━━ Extracted records
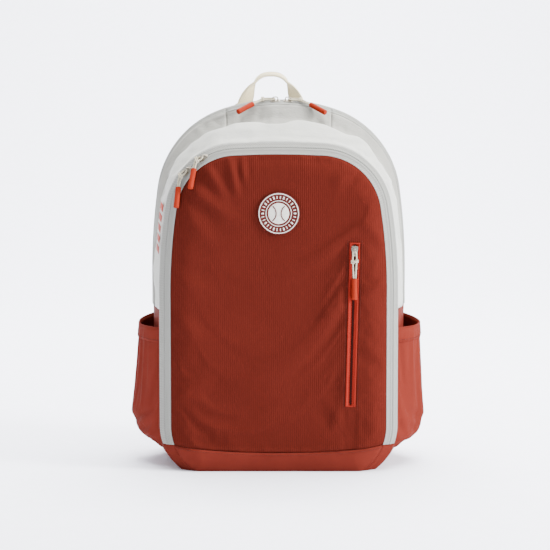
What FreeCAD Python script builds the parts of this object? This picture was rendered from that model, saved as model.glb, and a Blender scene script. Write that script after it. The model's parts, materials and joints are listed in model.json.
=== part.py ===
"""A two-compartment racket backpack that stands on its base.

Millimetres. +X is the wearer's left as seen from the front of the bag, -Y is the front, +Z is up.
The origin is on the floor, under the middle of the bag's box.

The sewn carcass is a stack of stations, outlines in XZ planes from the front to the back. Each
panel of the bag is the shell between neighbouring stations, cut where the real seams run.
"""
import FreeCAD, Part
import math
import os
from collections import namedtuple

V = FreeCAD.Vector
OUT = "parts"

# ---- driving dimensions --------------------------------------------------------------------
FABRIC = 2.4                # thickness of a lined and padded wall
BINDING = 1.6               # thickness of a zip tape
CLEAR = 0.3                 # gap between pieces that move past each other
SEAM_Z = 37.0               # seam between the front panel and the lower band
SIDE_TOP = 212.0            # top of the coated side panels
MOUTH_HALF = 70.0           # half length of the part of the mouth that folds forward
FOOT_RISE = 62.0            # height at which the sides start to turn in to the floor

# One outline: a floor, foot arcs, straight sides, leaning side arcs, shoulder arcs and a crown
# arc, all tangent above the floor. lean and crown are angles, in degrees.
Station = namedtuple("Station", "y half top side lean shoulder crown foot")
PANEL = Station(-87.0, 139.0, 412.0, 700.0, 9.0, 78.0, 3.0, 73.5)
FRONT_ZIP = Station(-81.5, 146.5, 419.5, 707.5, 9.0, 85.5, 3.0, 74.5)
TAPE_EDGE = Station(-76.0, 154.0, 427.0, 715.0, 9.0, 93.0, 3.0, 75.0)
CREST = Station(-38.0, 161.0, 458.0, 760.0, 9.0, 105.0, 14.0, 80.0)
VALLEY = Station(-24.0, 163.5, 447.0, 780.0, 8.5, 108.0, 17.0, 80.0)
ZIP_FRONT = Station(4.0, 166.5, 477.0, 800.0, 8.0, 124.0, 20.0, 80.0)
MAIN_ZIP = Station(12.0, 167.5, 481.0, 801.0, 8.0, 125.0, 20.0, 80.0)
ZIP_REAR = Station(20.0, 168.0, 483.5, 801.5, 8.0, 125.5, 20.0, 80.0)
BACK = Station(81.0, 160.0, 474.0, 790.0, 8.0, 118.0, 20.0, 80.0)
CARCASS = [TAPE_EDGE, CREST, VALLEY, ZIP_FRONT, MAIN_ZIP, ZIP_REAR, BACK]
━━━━
━━ Extracted records
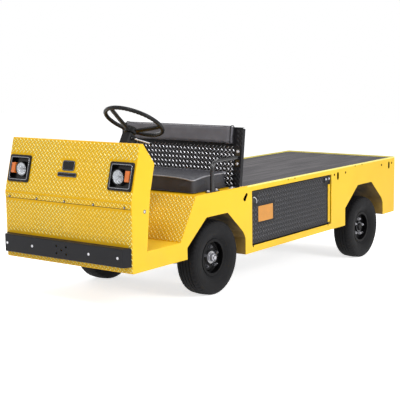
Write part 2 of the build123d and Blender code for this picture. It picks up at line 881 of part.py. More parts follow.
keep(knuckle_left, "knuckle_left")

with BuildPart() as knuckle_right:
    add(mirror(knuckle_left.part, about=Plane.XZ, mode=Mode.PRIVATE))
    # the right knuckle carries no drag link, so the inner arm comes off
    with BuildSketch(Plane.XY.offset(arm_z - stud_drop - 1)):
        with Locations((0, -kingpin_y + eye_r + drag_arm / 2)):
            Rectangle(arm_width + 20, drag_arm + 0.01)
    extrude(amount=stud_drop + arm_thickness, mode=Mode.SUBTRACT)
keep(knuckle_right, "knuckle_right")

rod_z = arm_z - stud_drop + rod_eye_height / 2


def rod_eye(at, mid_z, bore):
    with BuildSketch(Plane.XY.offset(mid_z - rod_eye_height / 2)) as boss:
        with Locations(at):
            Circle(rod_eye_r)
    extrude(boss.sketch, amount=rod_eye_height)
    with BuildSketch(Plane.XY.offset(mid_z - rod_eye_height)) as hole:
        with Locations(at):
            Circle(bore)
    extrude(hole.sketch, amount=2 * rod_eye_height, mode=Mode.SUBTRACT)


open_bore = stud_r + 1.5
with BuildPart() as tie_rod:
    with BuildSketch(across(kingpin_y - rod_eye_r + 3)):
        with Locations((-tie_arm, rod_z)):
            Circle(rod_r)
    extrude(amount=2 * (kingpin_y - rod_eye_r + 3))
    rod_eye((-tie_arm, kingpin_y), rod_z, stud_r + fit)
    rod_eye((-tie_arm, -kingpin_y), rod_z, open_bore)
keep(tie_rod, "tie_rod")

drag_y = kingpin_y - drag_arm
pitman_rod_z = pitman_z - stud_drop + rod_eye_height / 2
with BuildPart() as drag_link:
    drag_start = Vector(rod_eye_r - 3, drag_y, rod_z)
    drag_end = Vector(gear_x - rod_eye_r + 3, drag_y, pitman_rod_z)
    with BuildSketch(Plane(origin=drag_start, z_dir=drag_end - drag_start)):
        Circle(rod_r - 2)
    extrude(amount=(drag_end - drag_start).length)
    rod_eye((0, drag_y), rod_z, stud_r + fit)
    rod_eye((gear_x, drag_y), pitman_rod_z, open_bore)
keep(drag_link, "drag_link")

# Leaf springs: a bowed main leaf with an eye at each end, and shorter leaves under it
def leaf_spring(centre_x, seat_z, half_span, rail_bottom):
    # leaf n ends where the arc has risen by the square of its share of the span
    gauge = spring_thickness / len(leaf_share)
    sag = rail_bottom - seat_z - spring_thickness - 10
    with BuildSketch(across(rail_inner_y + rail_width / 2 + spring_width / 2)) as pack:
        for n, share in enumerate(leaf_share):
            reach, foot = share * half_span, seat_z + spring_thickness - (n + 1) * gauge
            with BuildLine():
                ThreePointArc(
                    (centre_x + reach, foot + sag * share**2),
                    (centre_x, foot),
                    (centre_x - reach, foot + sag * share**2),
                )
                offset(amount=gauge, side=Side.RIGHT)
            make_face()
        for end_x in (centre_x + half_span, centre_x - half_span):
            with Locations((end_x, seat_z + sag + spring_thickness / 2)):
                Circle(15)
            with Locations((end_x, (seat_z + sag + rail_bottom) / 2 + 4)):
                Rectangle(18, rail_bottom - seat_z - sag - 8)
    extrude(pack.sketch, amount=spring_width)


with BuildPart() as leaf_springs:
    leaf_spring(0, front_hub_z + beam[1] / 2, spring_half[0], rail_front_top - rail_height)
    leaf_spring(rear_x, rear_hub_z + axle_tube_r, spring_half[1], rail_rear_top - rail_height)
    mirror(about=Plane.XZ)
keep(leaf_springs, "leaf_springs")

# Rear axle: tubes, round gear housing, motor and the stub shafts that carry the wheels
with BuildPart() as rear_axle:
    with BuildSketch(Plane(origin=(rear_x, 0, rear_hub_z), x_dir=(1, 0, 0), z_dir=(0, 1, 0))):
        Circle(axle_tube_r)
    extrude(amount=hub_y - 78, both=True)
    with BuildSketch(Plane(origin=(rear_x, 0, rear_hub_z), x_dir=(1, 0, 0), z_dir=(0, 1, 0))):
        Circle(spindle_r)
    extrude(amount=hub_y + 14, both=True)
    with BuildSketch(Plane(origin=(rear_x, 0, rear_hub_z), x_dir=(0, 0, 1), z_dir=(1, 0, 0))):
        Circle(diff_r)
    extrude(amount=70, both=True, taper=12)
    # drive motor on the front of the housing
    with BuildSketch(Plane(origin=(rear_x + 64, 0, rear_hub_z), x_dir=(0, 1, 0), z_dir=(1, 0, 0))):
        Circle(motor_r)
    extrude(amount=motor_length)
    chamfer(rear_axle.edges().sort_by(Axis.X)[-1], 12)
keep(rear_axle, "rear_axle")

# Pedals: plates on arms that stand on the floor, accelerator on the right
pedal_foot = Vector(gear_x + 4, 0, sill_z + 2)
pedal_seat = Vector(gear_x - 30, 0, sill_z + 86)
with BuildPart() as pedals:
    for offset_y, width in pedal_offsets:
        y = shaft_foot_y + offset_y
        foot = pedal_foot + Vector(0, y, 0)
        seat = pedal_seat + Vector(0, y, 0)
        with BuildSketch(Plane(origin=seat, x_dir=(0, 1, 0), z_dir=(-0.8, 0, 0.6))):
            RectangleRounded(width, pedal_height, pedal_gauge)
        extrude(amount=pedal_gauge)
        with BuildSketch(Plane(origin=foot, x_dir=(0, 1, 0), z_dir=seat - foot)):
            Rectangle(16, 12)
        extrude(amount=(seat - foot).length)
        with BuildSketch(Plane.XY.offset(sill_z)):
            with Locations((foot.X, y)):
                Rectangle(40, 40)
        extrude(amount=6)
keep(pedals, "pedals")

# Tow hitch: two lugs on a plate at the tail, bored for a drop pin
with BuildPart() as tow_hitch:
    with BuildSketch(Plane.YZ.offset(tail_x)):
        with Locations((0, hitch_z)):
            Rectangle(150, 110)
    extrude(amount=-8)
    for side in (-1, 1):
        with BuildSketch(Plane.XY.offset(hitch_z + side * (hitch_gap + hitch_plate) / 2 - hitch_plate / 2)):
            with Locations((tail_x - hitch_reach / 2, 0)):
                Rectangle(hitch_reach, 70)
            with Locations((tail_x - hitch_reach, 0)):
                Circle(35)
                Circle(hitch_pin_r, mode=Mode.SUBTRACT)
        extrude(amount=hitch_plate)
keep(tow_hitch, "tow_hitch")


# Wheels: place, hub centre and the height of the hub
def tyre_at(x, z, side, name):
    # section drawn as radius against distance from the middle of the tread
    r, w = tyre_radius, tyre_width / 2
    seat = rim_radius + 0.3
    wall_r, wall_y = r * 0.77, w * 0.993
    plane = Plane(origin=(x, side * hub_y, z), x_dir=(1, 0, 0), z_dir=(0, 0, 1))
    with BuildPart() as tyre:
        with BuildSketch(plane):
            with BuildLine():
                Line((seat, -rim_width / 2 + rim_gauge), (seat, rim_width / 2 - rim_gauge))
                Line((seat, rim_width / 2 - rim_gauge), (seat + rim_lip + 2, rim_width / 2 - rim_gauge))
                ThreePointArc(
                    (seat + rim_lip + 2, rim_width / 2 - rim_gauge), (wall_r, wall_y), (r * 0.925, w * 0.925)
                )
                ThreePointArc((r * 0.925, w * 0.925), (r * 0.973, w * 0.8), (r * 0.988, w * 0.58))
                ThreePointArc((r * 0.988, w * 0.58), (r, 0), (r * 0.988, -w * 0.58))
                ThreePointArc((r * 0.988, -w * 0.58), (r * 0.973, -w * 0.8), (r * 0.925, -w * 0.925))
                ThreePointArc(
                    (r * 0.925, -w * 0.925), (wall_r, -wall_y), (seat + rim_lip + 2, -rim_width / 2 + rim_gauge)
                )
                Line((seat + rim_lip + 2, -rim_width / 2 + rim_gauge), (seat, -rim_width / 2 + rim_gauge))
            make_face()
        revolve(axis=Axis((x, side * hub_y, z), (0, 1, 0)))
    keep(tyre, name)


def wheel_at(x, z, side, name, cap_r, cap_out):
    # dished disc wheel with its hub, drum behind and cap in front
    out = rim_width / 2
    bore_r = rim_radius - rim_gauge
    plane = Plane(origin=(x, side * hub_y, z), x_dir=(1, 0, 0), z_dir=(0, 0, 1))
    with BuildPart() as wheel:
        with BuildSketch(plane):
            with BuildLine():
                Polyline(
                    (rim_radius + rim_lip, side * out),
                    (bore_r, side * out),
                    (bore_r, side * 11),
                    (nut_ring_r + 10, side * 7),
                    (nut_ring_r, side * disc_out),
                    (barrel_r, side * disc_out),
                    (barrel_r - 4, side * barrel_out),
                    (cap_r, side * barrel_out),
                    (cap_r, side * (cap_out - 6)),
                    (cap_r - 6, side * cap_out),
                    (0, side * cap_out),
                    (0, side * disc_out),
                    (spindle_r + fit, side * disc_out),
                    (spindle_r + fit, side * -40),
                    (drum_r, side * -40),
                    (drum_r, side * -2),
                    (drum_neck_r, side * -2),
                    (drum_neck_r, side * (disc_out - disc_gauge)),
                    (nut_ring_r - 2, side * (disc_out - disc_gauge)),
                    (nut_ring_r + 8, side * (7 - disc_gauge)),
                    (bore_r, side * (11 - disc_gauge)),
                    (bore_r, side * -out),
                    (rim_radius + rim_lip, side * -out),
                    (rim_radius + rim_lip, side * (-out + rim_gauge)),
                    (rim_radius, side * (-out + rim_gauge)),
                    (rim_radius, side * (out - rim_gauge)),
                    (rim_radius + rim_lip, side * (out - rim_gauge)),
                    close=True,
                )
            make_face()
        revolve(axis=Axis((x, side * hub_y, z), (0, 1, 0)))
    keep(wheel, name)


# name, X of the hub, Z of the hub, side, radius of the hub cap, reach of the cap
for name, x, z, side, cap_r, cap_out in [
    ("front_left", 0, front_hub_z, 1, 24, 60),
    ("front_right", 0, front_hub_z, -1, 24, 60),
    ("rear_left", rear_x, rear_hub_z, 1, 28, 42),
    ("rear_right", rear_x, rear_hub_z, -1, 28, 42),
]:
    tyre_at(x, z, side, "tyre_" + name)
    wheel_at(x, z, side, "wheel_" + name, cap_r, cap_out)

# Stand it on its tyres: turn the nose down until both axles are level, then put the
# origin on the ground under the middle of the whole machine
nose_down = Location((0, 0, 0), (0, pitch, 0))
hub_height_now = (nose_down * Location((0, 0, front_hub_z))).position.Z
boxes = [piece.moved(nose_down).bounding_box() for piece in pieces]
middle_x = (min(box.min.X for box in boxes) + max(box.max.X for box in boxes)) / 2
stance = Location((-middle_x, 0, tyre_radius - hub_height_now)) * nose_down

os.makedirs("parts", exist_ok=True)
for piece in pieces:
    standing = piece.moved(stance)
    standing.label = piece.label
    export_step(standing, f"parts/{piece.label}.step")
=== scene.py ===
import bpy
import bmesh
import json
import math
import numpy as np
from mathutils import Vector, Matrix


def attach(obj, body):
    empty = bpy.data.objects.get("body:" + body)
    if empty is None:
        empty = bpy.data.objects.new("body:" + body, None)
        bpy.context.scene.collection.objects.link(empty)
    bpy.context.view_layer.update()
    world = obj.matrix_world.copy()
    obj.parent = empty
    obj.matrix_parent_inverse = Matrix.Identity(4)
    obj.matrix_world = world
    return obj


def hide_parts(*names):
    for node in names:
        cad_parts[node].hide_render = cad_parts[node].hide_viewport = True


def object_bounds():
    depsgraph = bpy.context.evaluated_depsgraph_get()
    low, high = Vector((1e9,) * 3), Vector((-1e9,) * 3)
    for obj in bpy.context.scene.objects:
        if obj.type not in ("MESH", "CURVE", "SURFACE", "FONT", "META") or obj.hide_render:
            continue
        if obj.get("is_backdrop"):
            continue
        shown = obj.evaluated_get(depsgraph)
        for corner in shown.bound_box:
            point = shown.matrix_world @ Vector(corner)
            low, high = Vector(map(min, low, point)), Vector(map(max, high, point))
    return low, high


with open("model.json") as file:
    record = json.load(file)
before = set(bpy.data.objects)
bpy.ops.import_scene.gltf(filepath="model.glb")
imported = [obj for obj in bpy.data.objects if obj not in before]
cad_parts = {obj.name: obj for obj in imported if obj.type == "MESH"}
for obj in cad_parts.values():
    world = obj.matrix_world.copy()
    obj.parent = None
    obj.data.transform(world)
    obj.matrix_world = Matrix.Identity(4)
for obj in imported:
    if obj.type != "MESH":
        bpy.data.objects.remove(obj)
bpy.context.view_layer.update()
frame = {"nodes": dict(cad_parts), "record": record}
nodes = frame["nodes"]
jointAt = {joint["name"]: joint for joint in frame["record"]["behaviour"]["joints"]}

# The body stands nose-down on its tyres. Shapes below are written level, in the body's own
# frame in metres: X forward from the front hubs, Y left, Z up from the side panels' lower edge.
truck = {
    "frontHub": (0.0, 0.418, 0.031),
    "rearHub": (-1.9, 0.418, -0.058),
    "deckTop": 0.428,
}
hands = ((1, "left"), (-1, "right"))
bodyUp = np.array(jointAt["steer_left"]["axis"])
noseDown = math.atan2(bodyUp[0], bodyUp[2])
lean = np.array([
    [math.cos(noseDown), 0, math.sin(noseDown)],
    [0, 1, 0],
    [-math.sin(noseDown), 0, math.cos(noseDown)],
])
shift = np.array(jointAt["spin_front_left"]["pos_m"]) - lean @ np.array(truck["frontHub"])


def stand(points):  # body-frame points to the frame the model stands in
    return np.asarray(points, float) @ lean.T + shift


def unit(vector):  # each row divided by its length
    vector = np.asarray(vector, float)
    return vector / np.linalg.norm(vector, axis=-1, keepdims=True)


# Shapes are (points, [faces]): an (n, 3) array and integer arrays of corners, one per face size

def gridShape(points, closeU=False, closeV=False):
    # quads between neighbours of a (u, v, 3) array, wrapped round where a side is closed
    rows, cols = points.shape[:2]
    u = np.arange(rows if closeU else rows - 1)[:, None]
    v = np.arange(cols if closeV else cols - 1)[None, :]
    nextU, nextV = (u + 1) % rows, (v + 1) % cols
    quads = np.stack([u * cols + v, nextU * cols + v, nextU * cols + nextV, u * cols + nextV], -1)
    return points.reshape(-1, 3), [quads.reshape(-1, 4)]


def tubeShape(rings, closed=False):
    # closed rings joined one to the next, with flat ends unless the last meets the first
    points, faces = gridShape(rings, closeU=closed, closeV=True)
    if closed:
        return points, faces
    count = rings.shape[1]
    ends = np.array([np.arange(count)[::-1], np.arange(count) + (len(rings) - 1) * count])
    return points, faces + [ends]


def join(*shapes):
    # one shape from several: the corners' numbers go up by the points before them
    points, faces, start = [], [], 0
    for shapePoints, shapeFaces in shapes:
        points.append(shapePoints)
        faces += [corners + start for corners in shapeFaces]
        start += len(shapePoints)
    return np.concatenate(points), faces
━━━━
Task details: Exactly the lines from the line that has "# Stand it on" through the line that has "low, high = Vector((1e9,)" are to be repeated, both included, with nothing added.

Solution:
# Stand it on its tyres: turn the nose down until both axles are level, then put the
# origin on the ground under the middle of the whole machine
nose_down = Location((0, 0, 0), (0, pitch, 0))
hub_height_now = (nose_down * Location((0, 0, front_hub_z))).position.Z
boxes = [piece.moved(nose_down).bounding_box() for piece in pieces]
middle_x = (min(box.min.X for box in boxes) + max(box.max.X for box in boxes)) / 2
stance = Location((-middle_x, 0, tyre_radius - hub_height_now)) * nose_down

os.makedirs("parts", exist_ok=True)
for piece in pieces:
    standing = piece.moved(stance)
    standing.label = piece.label
    export_step(standing, f"parts/{piece.label}.step")
=== scene.py ===
import bpy
import bmesh
import json
import math
import numpy as np
from mathutils import Vector, Matrix


def attach(obj, body):
    empty = bpy.data.objects.get("body:" + body)
    if empty is None:
        empty = bpy.data.objects.new("body:" + body, None)
        bpy.context.scene.collection.objects.link(empty)
    bpy.context.view_layer.update()
    world = obj.matrix_world.copy()
    obj.parent = empty
    obj.matrix_parent_inverse = Matrix.Identity(4)
    obj.matrix_world = world
    return obj


def hide_parts(*names):
    for node in names:
        cad_parts[node].hide_render = cad_parts[node].hide_viewport = True


def object_bounds():
    depsgraph = bpy.context.evaluated_depsgraph_get()
    low, high = Vector((1e9,) * 3), Vector((-1e9,) * 3)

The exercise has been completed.